CHALLENGE →
For each line of the data below that holds "type", copy the line.

DATASET CONTENT →
***

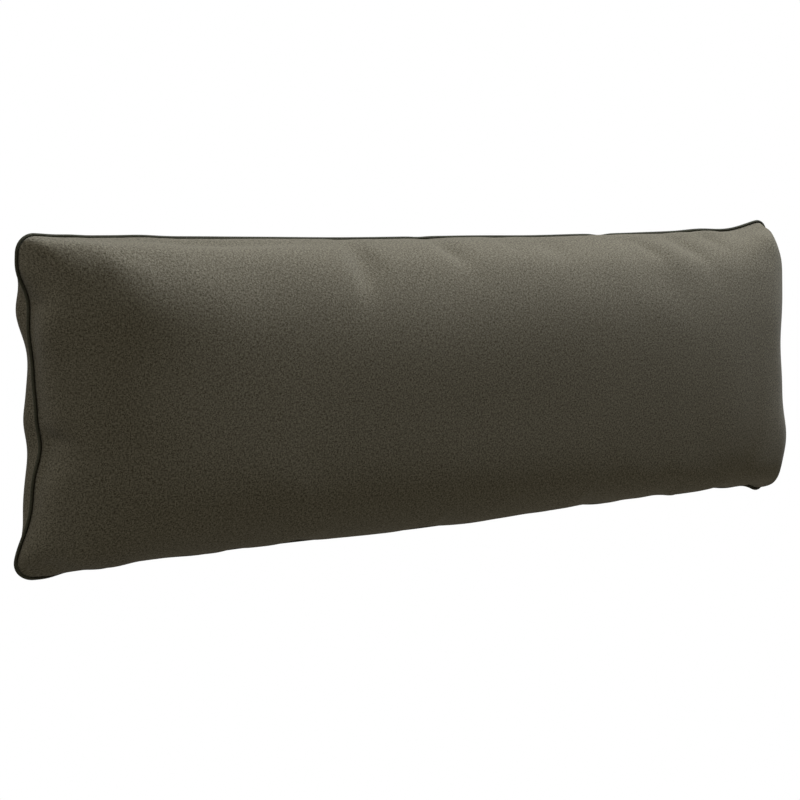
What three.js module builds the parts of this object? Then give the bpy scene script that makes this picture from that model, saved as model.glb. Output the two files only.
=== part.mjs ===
// A long knife-edge back cushion for a sofa: a front and a back panel of woven cloth, joined in one
// seam all the way round and filled, with a thin piping cord caught in that seam.
// Millimetres, +Z up. The cushion lies on its back panel with the front panel up: X runs along its
// length, Y from its lower long side to its upper one. The origin is under the middle, on the ground.
import * as THREE from 'three';

// Driving dimensions
const overallLength = 1200;   // nominal, over the piping: the corners that the tucks let out make the
const overallHeight = 400;    // finished cushion 5 mm longer, and its drawn-in sides 2 mm less high
const frontCrown = 125.7;     // how far the front panel stands off the seam at its middle
const backCrown = 92;         // the same for the back panel, before it flattens where it rests
const restFlat = 6;           // how much of the back crown the resting place flattens
const cornerRadius = 19;      // of the seam, seen from the front
const seamBand = 2;           // thickness of the sewn edge between the panels
const pipingDiameter = 5;
const sewnGap = 0.3;          // clearance between the piping and the sewn edge

// The crown profile across each direction is a full roll at either seam and a slow dome over the whole
// panel: these are the dome's shares
const domeShare = { along: 0.277, across: 0.216 };

// How each side of the seam draws in between its corners, easing in over a distance from either end,
// how far the panels swell past the seam beside it and at what distance from it that swell peaks, and
// how they roll up from it: the power sets how far the roll reaches in, and the root how steeply it
// starts
const sides = {
  left: { drawIn: 17.5, easeLow: 62, easeHigh: 58, swell: 5, peak: 14, rollPower: 9.8, rollRoot: 0.53 },
  right: { drawIn: 21.2, easeLow: 60, easeHigh: 60, swell: 1.3, peak: 14, rollPower: 18, rollRoot: 0.23 },
  lower: { drawIn: 8, easeLow: 60, easeHigh: 40, swell: 6.5, peak: 32, rollPower: 6.6, rollRoot: 0.54 },
  upper: { drawIn: 13.4, easeLow: 240, easeHigh: 38, swell: 4.8, peak: 4, rollPower: 5.2, rollRoot: 0.55 },
};

// The powers by which the swell keeps up towards the corners
const swellFade = { ends: 6, longSides: 10 };

// Tucks: where the stitching pulls the seam further in (positive) or lets it out (negative). `at` is
// measured along the side from its middle, `width` is half the tuck's spread, and `reach` is how far
// it fades into the panels.
const tucks = [
  { side: 'left', at: -174, depth: -8.5, width: 28, reach: 40 },
  { side: 'left', at: -34, depth: 8.5, width: 39, reach: 90 },
  { side: 'left', at: 75, depth: -4, width: 22, reach: 60 },
  { side: 'left', at: 152, depth: -8.5, width: 27, reach: 40 },
  { side: 'right', at: 24, depth: 2.3, width: 37, reach: 90 },
  { side: 'lower', at: -493, depth: -3.8, width: 24, reach: 60 },
  { side: 'lower', at: -446, depth: -0.6, width: 32, reach: 60 },
  { side: 'lower', at: -364, depth: -1.8, width: 32, reach: 60 },
  { side: 'lower', at: -52, depth: -2.2, width: 114, reach: 60 },
  { side: 'lower', at: 229, depth: 4.1, width: 30, reach: 60 },
  { side: 'lower', at: 365, depth: 4.6, width: 71, reach: 60 },
  { side: 'lower', at: 473, depth: 6.4, width: 38, reach: 60 },
  { side: 'lower', at: 557, depth: 4.8, width: 28, reach: 60 },
  { side: 'upper', at: -533, depth: 4.2, width: 36, reach: 60 },
  { side: 'upper', at: -462, depth: 3.4, width: 44, reach: 60 },
  { side: 'upper', at: -263, depth: -1.8, width: 80, reach: 60 },
  { side: 'upper', at: 160, depth: 1.2, width: 70, reach: 60 },
  { side: 'upper', at: 288, depth: 2.2, width: 61, reach: 60 },
  { side: 'upper', at: 462, depth: -2.4, width: 50, reach: 60 },
  { side: 'upper', at: 553, depth: -2.7, width: 29, reach: 60 },
];

// Bulges: where the filling swells one panel further past the seam, or less far (negative)
const bulges = [
  { side: 'left', face: 'back', at: -115, rise: 5.1, width: 29 },
  { side: 'left', face: 'back', at: -32, rise: 11.6, width: 54 },
  { side: 'left', face: 'back', at: 110, rise: 12.6, width: 32 },
  { side: 'right', face: 'front', at: -110, rise: 12.8, width: 38 },
  { side: 'right', face: 'front', at: 24, rise: -5.9, width: 61 },
  { side: 'right', face: 'front', at: 173, rise: -16.6, width: 22 },
  { side: 'lower', face: 'front', at: -506, rise: 6.3, width: 54 },
  { side: 'lower', face: 'front', at: 52, rise: 0.5, width: 147 },
  { side: 'lower', face: 'front', at: 524, rise: 7.5, width: 49 },
  { side: 'upper', face: 'front', at: 70, rise: 2.4, width: 20 },
  { side: 'upper', face: 'front', at: 274, rise: 2.4, width: 20 },
];

// Facets
const lengthSteps = 48;
const heightSteps = 22;
const edgeCrowding = 1.8;     // above 1 the steps grow finer towards the seam
const pipingSides = 8;

// The seam's half sizes, inside the piping, and the share of the radius that a rounded corner loses
const halfLength = overallLength / 2 - pipingDiameter - sewnGap;
const halfHeight = overallHeight / 2 - pipingDiameter - sewnGap;
const cornerLoss = cornerRadius * (1 - Math.SQRT1_2);
const seamHeight = seamBand / 2 + backCrown - restFlat;

// Panel coordinates from -1 to 1, crowded towards both ends
function crowdedSteps(count) {
  return Array.from({ length: count + 1 }, (_, i) => {
    const even = (2 * i) / count - 1;
    return Math.sign(even) * (1 - (1 - Math.abs(even)) ** edgeCrowding);
  });
}

// How far a rounded corner cuts a side back at a distance `at` from the side's middle
function cornerCut(at, half) {
  const past = Math.min(Math.max(Math.abs(at) - (half - cornerRadius), 0), cornerRadius);
  return cornerRadius - Math.sqrt(cornerRadius ** 2 - past ** 2);
}

function drawnIn(side, at, half) {
  const easeFrom = (distance, ease) => 1 - Math.exp(-((distance / ease) ** 2));
  return side.drawIn * easeFrom(half + at, side.easeLow) * easeFrom(half - at, side.easeHigh);
}

// The sum of a table's rows for one side: each row's amount, fading with its width along the side
function gathered(rows, amount, at) {
  return rows.reduce((sum, row) => sum + amount(row) * Math.exp(-(((at - row.at) / row.width) ** 2)), 0);
}

function tucked(name, at, fromSeam) {
  return gathered(
    tucks.filter((tuck) => tuck.side === name),
    (tuck) => tuck.depth * Math.exp(-fromSeam / tuck.reach),
    at,
  );
}

// How far a panel stands past the seam: its even swell and its bulges, less towards the side's ends,
// rising to the full amount at the swell's peak and fading again
function swollen(name, face, at, part, fromSeam) {
  const { swell, peak } = sides[name];
  const fade = name === 'left' || name === 'right' ? swellFade.ends : swellFade.longSides;
  const own = bulges.filter((bulge) => bulge.side === name && bulge.face === face);
  const full = (swell + gathered(own, (bulge) => bulge.rise, at)) * (1 - Math.abs(part) ** fade);
  return full * (fromSeam / peak) * Math.exp(1 - fromSeam / peak);
}

// How far out from the middle a panel point lies towards one side: its share `part` of the way to the
// seam, which is cut by the corners, drawn in and tucked, and its swell
function reachTowards(name, face, part, at, partAlong, half, otherHalf) {
  const fromSeam = (1 - part) * half;
  return part * (half - cornerCut(at, otherHalf) - drawnIn(sides[name], at, otherHalf))
    - tucked(name, at, fromSeam)
    + swollen(name, face, at, partAlong, fromSeam);
}

// Where a panel point lies seen from the front, for u along the length and v along the height
function plan(u, v, face) {
  const alongX = u * (halfLength - cornerLoss);
  const alongY = v * (halfHeight - cornerLoss);
  const end = u < 0 ? 'left' : 'right';
  const long = v < 0 ? 'lower' : 'upper';
  const x = Math.sign(u) * reachTowards(end, face, Math.abs(u), alongY, v, halfLength, halfHeight);
  const y = Math.sign(v) * reachTowards(long, face, Math.abs(v), alongX, u, halfHeight, halfLength);
  return [x, y];
}

// Share of the full crown at a panel coordinate: a roll from the seam plus a slow dome
function crownShare(at, { rollPower, rollRoot }, dome) {
  const roll = Math.max(1 - Math.abs(at) ** rollPower, 0) ** rollRoot;
  return (1 - dome) * roll + dome * (1 - at * at);
}

function geometryFrom(points, faces) {
  const geometry = new THREE.BufferGeometry();
  geometry.setAttribute('position', new THREE.Float32BufferAttribute(points.flat(), 3));
  geometry.setIndex(faces.flat());
  geometry.computeVertexNormals();
  return geometry;
}

// Indices of a panel grid's rim, once round anticlockwise seen from the front
function rimOf(columns, rows) {
  const index = (i, j) => i * (rows + 1) + j;
  return [
    ...Array.from({ length: columns }, (_, i) => index(i, 0)),
    ...Array.from({ length: rows }, (_, j) => index(columns, j)),
    ...Array.from({ length: columns }, (_, i) => index(columns - i, rows)),
    ...Array.from({ length: rows }, (_, j) => index(0, rows - j)),
  ];
}

// The filled cushion: the front panel's grid, the back panel's grid, and the sewn edge between them.
// The back panel lies flat on the ground wherever its crown would reach below it.
function cushionBody() {
  const across = crowdedSteps(lengthSteps);
  const up = crowdedSteps(heightSteps);
  const front = [];
  const back = [];
  for (const u of across) {
    for (const v of up) {
      const share = crownShare(u, u < 0 ? sides.left : sides.right, domeShare.along)
        * crownShare(v, v < 0 ? sides.lower : sides.upper, domeShare.across);
      front.push([...plan(u, v, 'front'), seamHeight + seamBand / 2 + frontCrown * share]);
      back.push([...plan(u, v, 'back'), Math.max(seamHeight - seamBand / 2 - backCrown * share, 0)]);
    }
  }
  const backStart = front.length;
  const faces = [];
  for (let i = 0; i < lengthSteps; i += 1) {
    for (let j = 0; j < heightSteps; j += 1) {
      const a = i * (heightSteps + 1) + j;
      const b = a + heightSteps + 1;
      faces.push([a, b, b + 1], [a, b + 1, a + 1]);
      faces.push([backStart + a, backStart + b + 1, backStart + b]);
      faces.push([backStart + a, backStart + a + 1, backStart + b + 1]);
    }
  }
  const rim = rimOf(lengthSteps, heightSteps);
  rim.forEach((here, i) => {
    const next = rim[(i + 1) % rim.length];
    faces.push([here, backStart + here, backStart + next], [here, backStart + next, next]);
  });
  return geometryFrom([...front, ...back], faces);
}

// A round cord carried once round the seam, its centre standing off the sewn edge by its radius and
// the sewing clearance
function pipingRing() {
  const radius = pipingDiameter / 2;
  const across = crowdedSteps(lengthSteps);
  const up = crowdedSteps(heightSteps);
  const rim = rimOf(lengthSteps, heightSteps).map((index) => {
    const [x, y] = plan(
      across[Math.floor(index / (heightSteps + 1))],
      up[index % (heightSteps + 1)],
      'front',
    );
    return new THREE.Vector2(x, y);
  });
  const points = rim.flatMap((here, i) => {
    const before = rim[(i + rim.length - 1) % rim.length];
    const after = rim[(i + 1) % rim.length];
    const into = here.clone().sub(before).normalize();
    const onward = after.clone().sub(here).normalize();
    const along = into.clone().add(onward).normalize();
    const outward = new THREE.Vector2(along.y, -along.x);
    const mitre = 1 / along.dot(into);
    return Array.from({ length: pipingSides }, (_, k) => {
      const angle = (2 * Math.PI * k) / pipingSides;
      const standOff = (radius + sewnGap + radius * Math.cos(angle)) * mitre;
      return [
        here.x + outward.x * standOff,
        here.y + outward.y * standOff,
        seamHeight + radius * Math.sin(angle),
      ];
    });
  });
  const faces = rim.flatMap((_, i) => {
    const next = (i + 1) % rim.length;
    return Array.from({ length: pipingSides }, (__, k) => {
      const a = i * pipingSides + k;
      const b = i * pipingSides + ((k + 1) % pipingSides);
      const c = next * pipingSides + ((k + 1) % pipingSides);
      const d = next * pipingSides + k;
      return [[a, d, c], [a, c, b]];
    }).flat();
  });
  return geometryFrom(points, faces);
}

const cloth = new THREE.MeshStandardMaterial({ color: 0x4a463b, roughness: 0.95, metalness: 0 });
const cord = new THREE.MeshStandardMaterial({ color: 0x23221c, roughness: 0.9, metalness: 0 });

const body = new THREE.Mesh(cushionBody(), cloth);
body.name = 'cushion_body';
const piping = new THREE.Mesh(pipingRing(), cord);
piping.name = 'piping';

const cushion = new THREE.Group();
cushion.add(body, piping);

// Centre the finished outline over the origin
const outline = new THREE.Box3().setFromObject(cushion);
const middle = outline.getCenter(new THREE.Vector3());
body.position.set(-middle.x, -middle.y, 0);
piping.position.copy(body.position);

export default cushion;
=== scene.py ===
import math

import bpy
import numpy as np
from mathutils import Matrix, Vector


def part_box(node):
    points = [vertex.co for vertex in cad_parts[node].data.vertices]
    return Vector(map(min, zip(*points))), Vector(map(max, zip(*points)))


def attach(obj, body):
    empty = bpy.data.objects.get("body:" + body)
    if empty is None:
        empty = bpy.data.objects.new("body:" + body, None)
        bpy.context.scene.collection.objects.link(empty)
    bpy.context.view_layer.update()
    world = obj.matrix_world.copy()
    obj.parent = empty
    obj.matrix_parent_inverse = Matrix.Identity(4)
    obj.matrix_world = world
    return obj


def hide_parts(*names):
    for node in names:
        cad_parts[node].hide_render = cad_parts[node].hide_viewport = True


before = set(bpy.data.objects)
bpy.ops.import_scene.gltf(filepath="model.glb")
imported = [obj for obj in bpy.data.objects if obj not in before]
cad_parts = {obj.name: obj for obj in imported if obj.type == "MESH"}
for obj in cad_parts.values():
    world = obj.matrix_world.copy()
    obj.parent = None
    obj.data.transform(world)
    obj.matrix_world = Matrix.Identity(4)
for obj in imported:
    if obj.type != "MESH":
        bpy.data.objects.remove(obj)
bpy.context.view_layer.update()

# A long knife-edge back cushion, lying on its back panel. X runs along its length, Y from its lower
# long side to its upper one, and Z up out of the front panel. Lengths are in metres.
_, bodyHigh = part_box("cushion_body")
seamLow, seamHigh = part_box("piping")
seamZ = (seamLow.z + seamHigh.z) / 2
pipingRadius = (seamHigh.z - seamLow.z) / 2


# Rows of a table as dictionaries, its columns' names given as words
def table(columns, rows):
    return [dict(zip(columns.split(), row)) for row in rows]


# The seam's outline, seen from the front
outline = {
    "length": 1.2,           # nominal, over the piping
    "height": 0.4,
    "cornerRadius": 0.019,
    "sewnGap": 0.0003,       # between the piping and the sewn edge
    "endFade": 6,            # powers by which the swell keeps up towards the corners
    "longFade": 10,
    "loopStep": 0.003,       # between points along the seam
}
# How far each side draws in between its corners, how it eases in from its low and high ends, how far the
# panels swell past the seam beside it and at what distance from it that swell is fullest, and how the
# crown rolls up from it: the power sets how far the roll reaches in, and the root how steeply it starts
sides = {
    "left": {"drawIn": 0.0183, "easeLow": 0.062, "easeHigh": 0.058, "swell": 0.005,
             "peak": 0.014, "rollPower": 9.8, "rollRoot": 0.53},
    "right": {"drawIn": 0.0212, "easeLow": 0.060, "easeHigh": 0.060, "swell": 0.0013,
              "peak": 0.014, "rollPower": 18.0, "rollRoot": 0.23},
    "lower": {"drawIn": 0.0071, "easeLow": 0.060, "easeHigh": 0.040, "swell": 0.0048,
              "peak": 0.032, "rollPower": 6.6, "rollRoot": 0.54},
    "upper": {"drawIn": 0.0134, "easeLow": 0.240, "easeHigh": 0.038, "swell": 0.0048,
              "peak": 0.004, "rollPower": 5.2, "rollRoot": 0.55},
}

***

ANSWER →
cad_parts = {obj.name: obj for obj in imported if obj.type == "MESH"}
    if obj.type != "MESH":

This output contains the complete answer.